** The problem **
Select the lines that contain "with" and copy each of them.

# # # # # # #

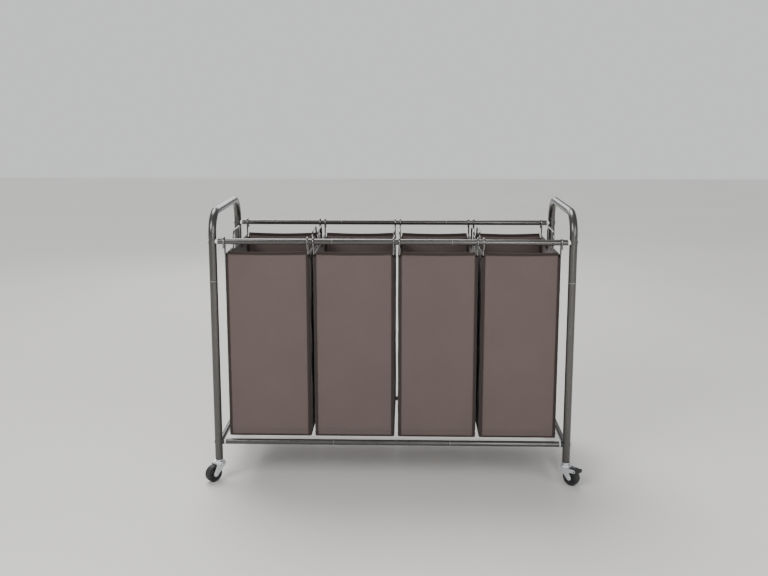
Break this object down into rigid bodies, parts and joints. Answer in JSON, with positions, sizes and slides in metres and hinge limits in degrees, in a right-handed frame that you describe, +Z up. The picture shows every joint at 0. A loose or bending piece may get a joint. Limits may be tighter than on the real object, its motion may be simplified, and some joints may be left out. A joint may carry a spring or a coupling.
{
  "type": "laundry sorter on wheels",
  "caption": "Rolling laundry sorter: a tube frame with handle hoops on swivel casters carries a row of deep lift-off fabric bags hung from two rails.",
  "frame": {"origin": "on the floor under the middle of the frame", "axes": "+X to the right along the rails, +Y from the front rails to the back rails, +Z up"},
  "size_m": [1.0728, 0.4608, 0.783],
  "materials": {
    "frame_paint": "gunmetal grey powder coat, satin",
    "bag_fabric": "taupe brown woven polyester with dark brown binding",
    "board_card": "stiff board covered with the bag's cloth",
    "zinc_plate": "bright zinc plate",
    "wheel_black": "black moulded wheel",
    "spacer_nylon": "pale nylon",
    "black_plastic": "black moulded plastic",
    "wire_finish": "black nickel plated wire"
  },
  "bodies": {
    "frame": {"left_handle_hoop": "frame_paint", "left_crossbar": "frame_paint", "right_handle_hoop": "frame_paint", "right_crossbar": "frame_paint", "front_left_leg": "frame_paint", "front_left_caster_stem": "zinc_plate", "front_right_leg": "frame_paint", "front_right_caster_stem": "zinc_plate", "back_left_leg": "frame_paint", "back_left_caster_stem": "zinc_plate", "back_right_leg": "frame_paint", "back_right_caster_stem": "zinc_plate", "top_front_rail_left": "frame_paint", "top_front_rail_middle": "frame_paint", "top_front_rail_right": "frame_paint", "top_back_rail_left": "frame_paint", "top_back_rail_middle": "frame_paint", "top_back_rail_right": "frame_paint", "bottom_front_rail_left": "frame_paint", "bottom_front_rail_middle": "frame_paint", "bottom_front_rail_right": "frame_paint", "bottom_back_rail_left": "frame_paint", "bottom_back_rail_middle": "frame_paint", "bottom_back_rail_right": "frame_paint", "tube_joiners": "frame_paint", "rail_end_plugs": "black_plastic", "rail_bolts": "zinc_plate", "nylon_spacers": "spacer_nylon", "lower_saddles": "black_plastic", "caster_sockets": "black_plastic"},
    "bag_1": {"bag_1_shell": "bag_fabric", "bag_1_base_board": "board_card", "bag_1_left_hanger_wire": "wire_finish", "bag_1_right_hanger_wire": "wire_finish"},
    "bag_2": {"bag_2_shell": "bag_fabric", "bag_2_base_board": "board_card", "bag_2_left_hanger_wire": "wire_finish", "bag_2_right_hanger_wire": "wire_finish"},
    "bag_3": {"bag_3_shell": "bag_fabric", "bag_3_base_board": "board_card", "bag_3_left_hanger_wire": "wire_finish", "bag_3_right_hanger_wire": "wire_finish"},
    "bag_4": {"bag_4_shell": "bag_fabric", "bag_4_base_board": "board_card", "bag_4_left_hanger_wire": "wire_finish", "bag_4_right_hanger_wire": "wire_finish"},
    "front_left_swivel": {"front_left_caster_fork": "zinc_plate", "front_left_caster_axle": "zinc_plate"},
    "front_left_wheel": {"front_left_caster_wheel": "wheel_black"},
    "front_right_swivel": {"front_right_caster_fork": "zinc_plate", "front_right_caster_axle": "zinc_plate"},
    "front_right_wheel": {"front_right_caster_wheel": "wheel_black"},
    "front_right_brake": {"front_right_brake_lever": "black_plastic"},
    "back_left_swivel": {"back_left_caster_fork": "zinc_plate", "back_left_caster_axle": "zinc_plate"},
    "back_left_wheel": {"back_left_caster_wheel": "wheel_black"},
    "back_left_brake": {"back_left_brake_lever": "black_plastic"},
    "back_right_swivel": {"back_right_caster_fork": "zinc_plate", "back_right_caster_axle": "zinc_plate"},
    "back_right_wheel": {"back_right_caster_wheel": "wheel_black"}
  },
  "joints": [
    {"name": "bag_1_lift", "type": "slide", "parent": "frame", "child": "bag_1", "axis": [0, 0, 1], "range_m": [0, 0.6]},
    {"name": "bag_2_lift", "type": "slide", "parent": "frame", "child": "bag_2", "axis": [0, 0, 1], "range_m": [0, 0.6]},
    {"name": "bag_3_lift", "type": "slide", "parent": "frame", "child": "bag_3", "axis": [0, 0, 1], "range_m": [0, 0.6]},
    {"name": "bag_4_lift", "type": "slide", "parent": "frame", "child": "bag_4", "axis": [0, 0, 1], "range_m": [0, 0.6]},
    {"name": "front_left_swivel_turn", "type": "hinge", "parent": "frame", "child": "front_left_swivel", "pos_m": [-0.495, -0.189, 0.053], "axis": [0, 0, 1], "continuous": true},
    {"name": "front_left_wheel_spin", "type": "hinge", "parent": "front_left_swivel", "child": "front_left_wheel", "pos_m": [-0.50914, -0.20314, 0.024], "axis": [0.7071, -0.7071, 0], "continuous": true},
    {"name": "front_right_swivel_turn", "type": "hinge", "parent": "frame", "child": "front_right_swivel", "pos_m": [0.495, -0.189, 0.053], "axis": [0, 0, 1], "continuous": true},
    {"name": "front_right_wheel_spin", "type": "hinge", "parent": "front_right_swivel", "child": "front_right_wheel", "pos_m": [0.50914, -0.20314, 0.024], "axis": [0.7071, 0.7071, 0], "continuous": true},
    {"name": "front_right_brake_press", "type": "hinge", "parent": "front_right_swivel", "child": "front_right_brake", "pos_m": [0.52046, -0.21446, 0.0465], "axis": [0.7071, 0.7071, 0], "range_deg": [0, 18]},
    {"name": "back_left_swivel_turn", "type": "hinge", "parent": "frame", "child": "back_left_swivel", "pos_m": [-0.495, 0.189, 0.053], "axis": [0, 0, 1], "continuous": true},
    {"name": "back_left_wheel_spin", "type": "hinge", "parent": "back_left_swivel", "child": "back_left_wheel", "pos_m": [-0.50914, 0.20314, 0.024], "axis": [-0.7071, -0.7071, 0], "continuous": true},
    {"name": "back_left_brake_press", "type": "hinge", "parent": "back_left_swivel", "child": "back_left_brake", "pos_m": [-0.52046, 0.21446, 0.0465], "axis": [-0.7071, -0.7071, 0], "range_deg": [0, 18]},
    {"name": "back_right_swivel_turn", "type": "hinge", "parent": "frame", "child": "back_right_swivel", "pos_m": [0.495, 0.189, 0.053], "axis": [0, 0, 1], "continuous": true},
    {"name": "back_right_wheel_spin", "type": "hinge", "parent": "back_right_swivel", "child": "back_right_wheel", "pos_m": [0.50914, 0.20314, 0.024], "axis": [-0.7071, 0.7071, 0], "continuous": true}
  ]
}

# # # # # # #

** The reply **
Break this object down into rigid bodies, parts and joints. Answer in JSON, with positions, sizes and slides in metres and hinge limits in degrees, in a right-handed frame that you describe, +Z up. The picture shows every joint at 0. A loose or bending piece may get a joint. Limits may be tighter than on the real object, its motion may be simplified, and some joints may be left out. A joint may carry a spring or a coupling.
  "caption": "Rolling laundry sorter: a tube frame with handle hoops on swivel casters carries a row of deep lift-off fabric bags hung from two rails.",
    "bag_fabric": "taupe brown woven polyester with dark brown binding",
    "board_card": "stiff board covered with the bag's cloth",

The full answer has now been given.